> _TASK INSTRUCTIONS_: Reproduce, word for word, only the lines from the one containing "Keep writing the" through the one containing "BOWL_BOTTOM = 0.0149", both included.

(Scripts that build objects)
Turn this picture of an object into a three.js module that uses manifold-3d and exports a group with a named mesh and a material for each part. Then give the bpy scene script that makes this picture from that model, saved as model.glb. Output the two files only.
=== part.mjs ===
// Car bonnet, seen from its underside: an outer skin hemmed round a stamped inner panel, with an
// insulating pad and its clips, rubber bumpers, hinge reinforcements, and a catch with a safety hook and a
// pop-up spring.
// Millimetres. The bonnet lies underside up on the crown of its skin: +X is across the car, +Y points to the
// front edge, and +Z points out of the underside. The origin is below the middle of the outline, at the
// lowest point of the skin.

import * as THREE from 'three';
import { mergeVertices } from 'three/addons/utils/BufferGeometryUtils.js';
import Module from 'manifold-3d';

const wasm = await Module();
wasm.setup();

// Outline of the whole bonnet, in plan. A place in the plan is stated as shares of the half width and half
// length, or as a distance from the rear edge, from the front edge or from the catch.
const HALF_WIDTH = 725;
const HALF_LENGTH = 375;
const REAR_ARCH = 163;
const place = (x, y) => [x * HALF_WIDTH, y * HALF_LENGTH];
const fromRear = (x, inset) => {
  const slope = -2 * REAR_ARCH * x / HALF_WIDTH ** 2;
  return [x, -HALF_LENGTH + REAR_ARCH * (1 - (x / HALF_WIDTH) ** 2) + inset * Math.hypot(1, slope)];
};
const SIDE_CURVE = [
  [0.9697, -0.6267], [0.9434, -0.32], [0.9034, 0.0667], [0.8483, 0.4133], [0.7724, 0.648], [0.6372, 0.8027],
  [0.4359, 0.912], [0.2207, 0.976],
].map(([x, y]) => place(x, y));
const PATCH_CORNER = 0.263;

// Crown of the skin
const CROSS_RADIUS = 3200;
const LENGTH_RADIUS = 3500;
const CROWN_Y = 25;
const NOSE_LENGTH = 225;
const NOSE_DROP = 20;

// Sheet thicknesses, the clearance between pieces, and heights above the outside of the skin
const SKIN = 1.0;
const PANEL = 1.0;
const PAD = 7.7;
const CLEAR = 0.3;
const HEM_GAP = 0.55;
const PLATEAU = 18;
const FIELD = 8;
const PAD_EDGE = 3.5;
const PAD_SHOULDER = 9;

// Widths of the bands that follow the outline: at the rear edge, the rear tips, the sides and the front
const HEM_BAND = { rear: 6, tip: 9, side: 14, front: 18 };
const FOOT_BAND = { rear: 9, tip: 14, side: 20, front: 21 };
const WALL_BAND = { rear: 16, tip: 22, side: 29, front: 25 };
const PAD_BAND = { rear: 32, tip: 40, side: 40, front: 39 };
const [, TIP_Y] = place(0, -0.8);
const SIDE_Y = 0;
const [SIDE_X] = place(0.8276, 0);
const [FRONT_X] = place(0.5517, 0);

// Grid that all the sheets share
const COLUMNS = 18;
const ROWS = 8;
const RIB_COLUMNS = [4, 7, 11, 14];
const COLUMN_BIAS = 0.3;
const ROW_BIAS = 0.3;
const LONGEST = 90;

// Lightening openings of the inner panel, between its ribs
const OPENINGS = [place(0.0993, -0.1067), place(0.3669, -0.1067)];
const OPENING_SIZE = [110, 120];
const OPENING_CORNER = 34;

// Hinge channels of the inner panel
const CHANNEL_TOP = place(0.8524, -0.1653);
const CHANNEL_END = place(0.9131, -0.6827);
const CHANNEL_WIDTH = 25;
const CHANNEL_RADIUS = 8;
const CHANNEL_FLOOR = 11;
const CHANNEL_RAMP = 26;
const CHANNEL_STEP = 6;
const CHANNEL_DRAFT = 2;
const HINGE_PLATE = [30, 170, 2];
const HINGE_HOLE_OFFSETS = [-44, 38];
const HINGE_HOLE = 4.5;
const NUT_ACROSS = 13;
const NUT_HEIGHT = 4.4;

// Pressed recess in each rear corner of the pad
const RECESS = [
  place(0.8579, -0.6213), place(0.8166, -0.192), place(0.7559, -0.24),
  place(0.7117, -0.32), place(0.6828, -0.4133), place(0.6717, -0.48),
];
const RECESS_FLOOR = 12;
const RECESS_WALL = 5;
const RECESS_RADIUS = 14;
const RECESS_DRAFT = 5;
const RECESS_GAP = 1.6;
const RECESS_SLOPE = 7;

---

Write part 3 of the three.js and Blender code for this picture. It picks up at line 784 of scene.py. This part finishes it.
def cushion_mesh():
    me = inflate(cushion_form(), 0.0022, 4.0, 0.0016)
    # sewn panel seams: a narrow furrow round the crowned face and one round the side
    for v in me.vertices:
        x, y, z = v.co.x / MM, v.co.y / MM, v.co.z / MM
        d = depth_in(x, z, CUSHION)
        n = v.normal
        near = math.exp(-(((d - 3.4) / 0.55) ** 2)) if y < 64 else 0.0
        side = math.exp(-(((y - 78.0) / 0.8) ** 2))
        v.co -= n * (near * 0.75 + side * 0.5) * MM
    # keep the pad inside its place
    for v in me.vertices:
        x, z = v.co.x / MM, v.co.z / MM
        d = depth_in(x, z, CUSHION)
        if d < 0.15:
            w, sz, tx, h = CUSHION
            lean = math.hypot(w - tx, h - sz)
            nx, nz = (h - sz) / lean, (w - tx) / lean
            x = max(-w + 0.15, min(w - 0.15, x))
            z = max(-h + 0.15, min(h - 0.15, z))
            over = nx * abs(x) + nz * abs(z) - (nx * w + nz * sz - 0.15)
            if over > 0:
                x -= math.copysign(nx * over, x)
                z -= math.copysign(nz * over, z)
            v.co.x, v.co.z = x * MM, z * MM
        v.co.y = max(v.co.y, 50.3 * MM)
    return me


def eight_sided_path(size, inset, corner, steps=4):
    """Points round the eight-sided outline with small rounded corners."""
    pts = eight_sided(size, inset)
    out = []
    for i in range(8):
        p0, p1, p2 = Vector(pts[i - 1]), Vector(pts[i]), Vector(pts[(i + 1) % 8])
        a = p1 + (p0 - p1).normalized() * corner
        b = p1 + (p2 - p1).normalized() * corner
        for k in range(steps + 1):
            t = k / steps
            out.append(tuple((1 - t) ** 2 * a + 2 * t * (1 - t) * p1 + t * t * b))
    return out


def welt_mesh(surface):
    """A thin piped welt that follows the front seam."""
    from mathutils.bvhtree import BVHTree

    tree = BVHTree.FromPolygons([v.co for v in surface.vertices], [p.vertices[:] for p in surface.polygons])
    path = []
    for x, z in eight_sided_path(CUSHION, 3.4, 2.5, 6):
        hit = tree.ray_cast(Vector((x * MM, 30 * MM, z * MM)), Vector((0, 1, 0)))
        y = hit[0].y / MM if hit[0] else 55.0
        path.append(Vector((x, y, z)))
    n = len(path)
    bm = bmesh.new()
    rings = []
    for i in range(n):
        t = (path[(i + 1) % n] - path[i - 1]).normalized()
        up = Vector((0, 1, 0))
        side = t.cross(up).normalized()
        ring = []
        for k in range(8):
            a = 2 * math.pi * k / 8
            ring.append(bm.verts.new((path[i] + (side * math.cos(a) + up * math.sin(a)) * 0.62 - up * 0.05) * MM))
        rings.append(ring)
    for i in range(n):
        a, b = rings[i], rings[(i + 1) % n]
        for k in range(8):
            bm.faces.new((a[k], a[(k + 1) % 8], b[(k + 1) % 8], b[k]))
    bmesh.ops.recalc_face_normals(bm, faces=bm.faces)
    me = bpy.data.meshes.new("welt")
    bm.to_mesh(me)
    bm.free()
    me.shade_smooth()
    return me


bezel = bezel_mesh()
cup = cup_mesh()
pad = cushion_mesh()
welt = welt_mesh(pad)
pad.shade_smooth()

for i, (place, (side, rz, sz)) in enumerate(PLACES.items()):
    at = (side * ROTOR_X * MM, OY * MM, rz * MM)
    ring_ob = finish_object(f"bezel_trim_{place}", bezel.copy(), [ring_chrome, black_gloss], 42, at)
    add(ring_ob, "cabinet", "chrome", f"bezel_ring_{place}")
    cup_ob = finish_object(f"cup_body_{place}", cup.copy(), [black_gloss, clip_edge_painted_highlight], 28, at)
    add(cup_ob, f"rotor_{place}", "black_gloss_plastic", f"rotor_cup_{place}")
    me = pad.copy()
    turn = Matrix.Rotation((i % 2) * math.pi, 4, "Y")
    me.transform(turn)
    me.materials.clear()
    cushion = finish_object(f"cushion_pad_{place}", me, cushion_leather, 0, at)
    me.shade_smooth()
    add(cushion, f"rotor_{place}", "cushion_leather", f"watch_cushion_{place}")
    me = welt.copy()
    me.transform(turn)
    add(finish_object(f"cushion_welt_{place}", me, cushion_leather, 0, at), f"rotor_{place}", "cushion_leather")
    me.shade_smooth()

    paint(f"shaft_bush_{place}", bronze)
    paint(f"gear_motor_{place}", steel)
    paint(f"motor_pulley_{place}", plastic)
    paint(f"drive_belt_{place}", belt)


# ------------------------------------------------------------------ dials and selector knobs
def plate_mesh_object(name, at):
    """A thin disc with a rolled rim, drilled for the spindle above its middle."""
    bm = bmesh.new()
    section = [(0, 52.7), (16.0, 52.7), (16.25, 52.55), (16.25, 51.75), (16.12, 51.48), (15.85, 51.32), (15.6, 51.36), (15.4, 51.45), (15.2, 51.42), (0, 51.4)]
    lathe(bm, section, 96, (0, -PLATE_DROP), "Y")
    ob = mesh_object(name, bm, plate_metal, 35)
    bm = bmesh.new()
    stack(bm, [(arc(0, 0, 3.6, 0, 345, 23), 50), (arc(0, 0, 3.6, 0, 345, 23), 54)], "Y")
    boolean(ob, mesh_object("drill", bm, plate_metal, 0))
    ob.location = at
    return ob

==

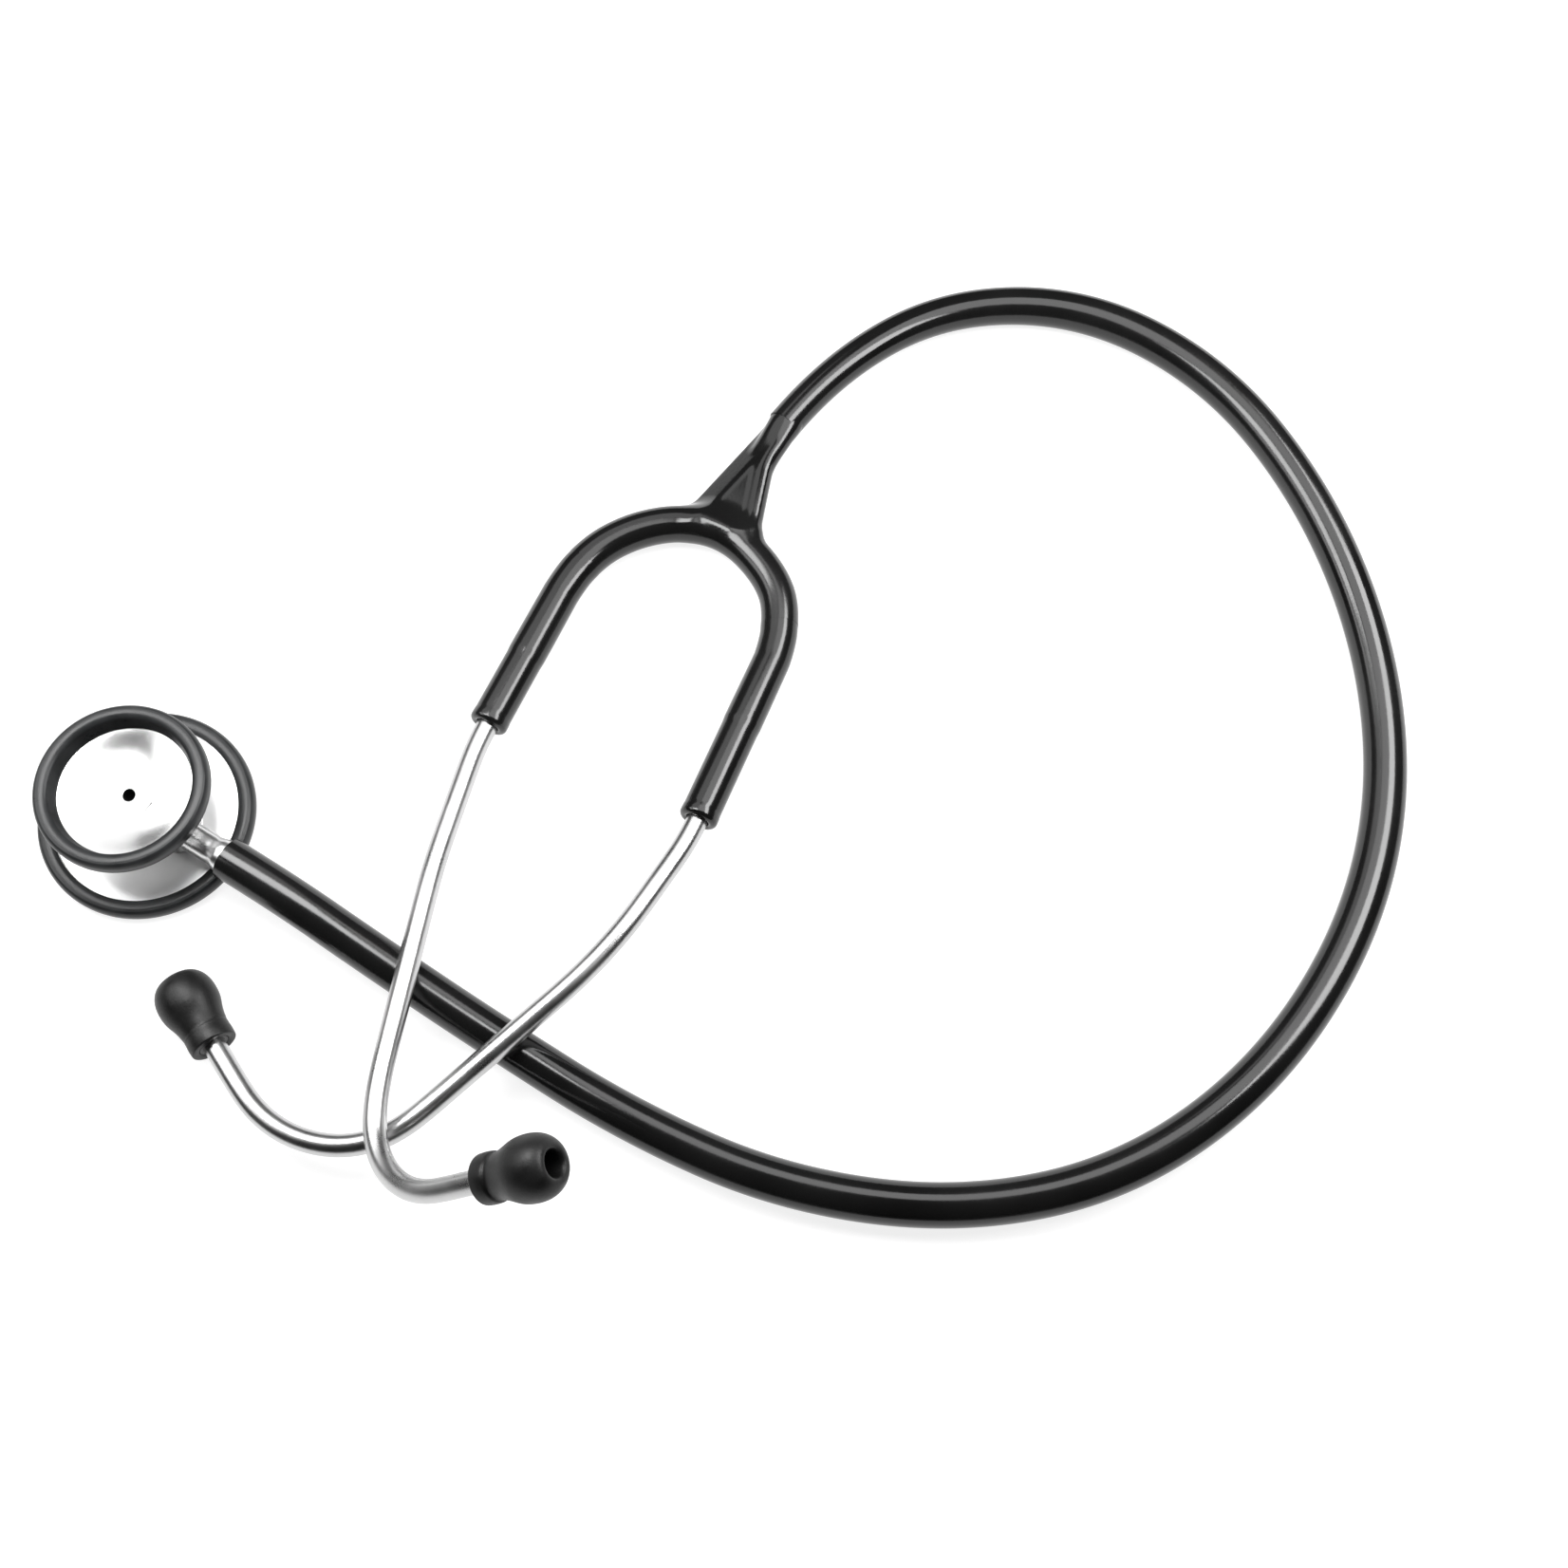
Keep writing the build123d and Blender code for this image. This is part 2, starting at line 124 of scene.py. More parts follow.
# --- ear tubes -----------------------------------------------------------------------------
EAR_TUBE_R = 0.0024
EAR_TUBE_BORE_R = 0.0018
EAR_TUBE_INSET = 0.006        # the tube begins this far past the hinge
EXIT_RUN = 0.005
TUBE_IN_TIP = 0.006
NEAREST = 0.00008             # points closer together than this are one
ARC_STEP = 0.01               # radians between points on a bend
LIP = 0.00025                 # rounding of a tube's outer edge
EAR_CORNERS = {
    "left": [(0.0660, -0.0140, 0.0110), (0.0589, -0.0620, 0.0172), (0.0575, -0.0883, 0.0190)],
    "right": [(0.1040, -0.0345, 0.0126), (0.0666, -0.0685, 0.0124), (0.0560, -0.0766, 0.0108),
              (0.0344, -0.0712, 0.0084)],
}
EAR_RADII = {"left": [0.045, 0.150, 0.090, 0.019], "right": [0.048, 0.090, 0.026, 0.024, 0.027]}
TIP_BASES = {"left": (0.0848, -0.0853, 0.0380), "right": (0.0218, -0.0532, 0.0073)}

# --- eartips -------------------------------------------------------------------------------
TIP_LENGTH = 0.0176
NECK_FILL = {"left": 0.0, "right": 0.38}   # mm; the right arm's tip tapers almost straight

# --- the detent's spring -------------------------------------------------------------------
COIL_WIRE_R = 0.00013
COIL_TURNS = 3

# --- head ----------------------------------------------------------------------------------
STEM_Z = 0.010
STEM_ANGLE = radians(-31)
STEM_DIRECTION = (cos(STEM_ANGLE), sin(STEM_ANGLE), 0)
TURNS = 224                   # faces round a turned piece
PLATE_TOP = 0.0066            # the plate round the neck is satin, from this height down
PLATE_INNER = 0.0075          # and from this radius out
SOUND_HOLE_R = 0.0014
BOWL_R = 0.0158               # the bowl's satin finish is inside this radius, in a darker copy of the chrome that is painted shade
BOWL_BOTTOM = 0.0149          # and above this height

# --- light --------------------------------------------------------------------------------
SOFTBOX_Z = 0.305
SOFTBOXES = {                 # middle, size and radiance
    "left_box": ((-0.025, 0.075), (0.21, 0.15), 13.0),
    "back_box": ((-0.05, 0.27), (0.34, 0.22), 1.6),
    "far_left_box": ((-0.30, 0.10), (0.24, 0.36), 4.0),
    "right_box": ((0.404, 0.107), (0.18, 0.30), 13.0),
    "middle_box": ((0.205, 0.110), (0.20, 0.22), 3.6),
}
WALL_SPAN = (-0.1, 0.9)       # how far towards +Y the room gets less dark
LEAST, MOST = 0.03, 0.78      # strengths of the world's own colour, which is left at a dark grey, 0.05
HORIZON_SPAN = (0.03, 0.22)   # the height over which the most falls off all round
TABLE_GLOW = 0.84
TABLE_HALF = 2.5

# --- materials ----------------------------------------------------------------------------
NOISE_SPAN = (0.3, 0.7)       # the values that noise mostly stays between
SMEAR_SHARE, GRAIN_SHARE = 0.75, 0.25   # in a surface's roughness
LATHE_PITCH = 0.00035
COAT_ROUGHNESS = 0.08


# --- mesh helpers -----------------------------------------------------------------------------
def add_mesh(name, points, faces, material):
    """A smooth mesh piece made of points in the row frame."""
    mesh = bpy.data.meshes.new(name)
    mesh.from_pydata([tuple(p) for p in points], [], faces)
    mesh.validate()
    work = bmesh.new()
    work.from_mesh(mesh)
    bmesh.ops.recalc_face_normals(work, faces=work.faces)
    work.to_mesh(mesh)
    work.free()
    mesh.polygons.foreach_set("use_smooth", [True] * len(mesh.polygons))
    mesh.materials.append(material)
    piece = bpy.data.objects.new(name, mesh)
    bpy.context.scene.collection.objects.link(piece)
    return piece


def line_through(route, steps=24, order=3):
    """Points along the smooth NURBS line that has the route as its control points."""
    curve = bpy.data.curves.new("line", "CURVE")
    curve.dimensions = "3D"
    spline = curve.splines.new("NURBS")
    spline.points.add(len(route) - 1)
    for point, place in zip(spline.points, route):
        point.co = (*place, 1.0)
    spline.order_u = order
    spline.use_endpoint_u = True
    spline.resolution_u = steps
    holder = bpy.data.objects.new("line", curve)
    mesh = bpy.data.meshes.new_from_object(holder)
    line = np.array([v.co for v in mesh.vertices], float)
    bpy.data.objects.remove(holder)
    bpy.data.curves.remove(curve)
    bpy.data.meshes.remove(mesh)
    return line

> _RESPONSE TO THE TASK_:
Keep writing the build123d and Blender code for this image. This is part 2, starting at line 124 of scene.py. More parts follow.
# --- ear tubes -----------------------------------------------------------------------------
EAR_TUBE_R = 0.0024
EAR_TUBE_BORE_R = 0.0018
EAR_TUBE_INSET = 0.006        # the tube begins this far past the hinge
EXIT_RUN = 0.005
TUBE_IN_TIP = 0.006
NEAREST = 0.00008             # points closer together than this are one
ARC_STEP = 0.01               # radians between points on a bend
LIP = 0.00025                 # rounding of a tube's outer edge
EAR_CORNERS = {
    "left": [(0.0660, -0.0140, 0.0110), (0.0589, -0.0620, 0.0172), (0.0575, -0.0883, 0.0190)],
    "right": [(0.1040, -0.0345, 0.0126), (0.0666, -0.0685, 0.0124), (0.0560, -0.0766, 0.0108),
              (0.0344, -0.0712, 0.0084)],
}
EAR_RADII = {"left": [0.045, 0.150, 0.090, 0.019], "right": [0.048, 0.090, 0.026, 0.024, 0.027]}
TIP_BASES = {"left": (0.0848, -0.0853, 0.0380), "right": (0.0218, -0.0532, 0.0073)}

# --- eartips -------------------------------------------------------------------------------
TIP_LENGTH = 0.0176
NECK_FILL = {"left": 0.0, "right": 0.38}   # mm; the right arm's tip tapers almost straight

# --- the detent's spring -------------------------------------------------------------------
COIL_WIRE_R = 0.00013
COIL_TURNS = 3

# --- head ----------------------------------------------------------------------------------
STEM_Z = 0.010
STEM_ANGLE = radians(-31)
STEM_DIRECTION = (cos(STEM_ANGLE), sin(STEM_ANGLE), 0)
TURNS = 224                   # faces round a turned piece
PLATE_TOP = 0.0066            # the plate round the neck is satin, from this height down
PLATE_INNER = 0.0075          # and from this radius out
SOUND_HOLE_R = 0.0014
BOWL_R = 0.0158               # the bowl's satin finish is inside this radius, in a darker copy of the chrome that is painted shade
BOWL_BOTTOM = 0.0149          # and above this height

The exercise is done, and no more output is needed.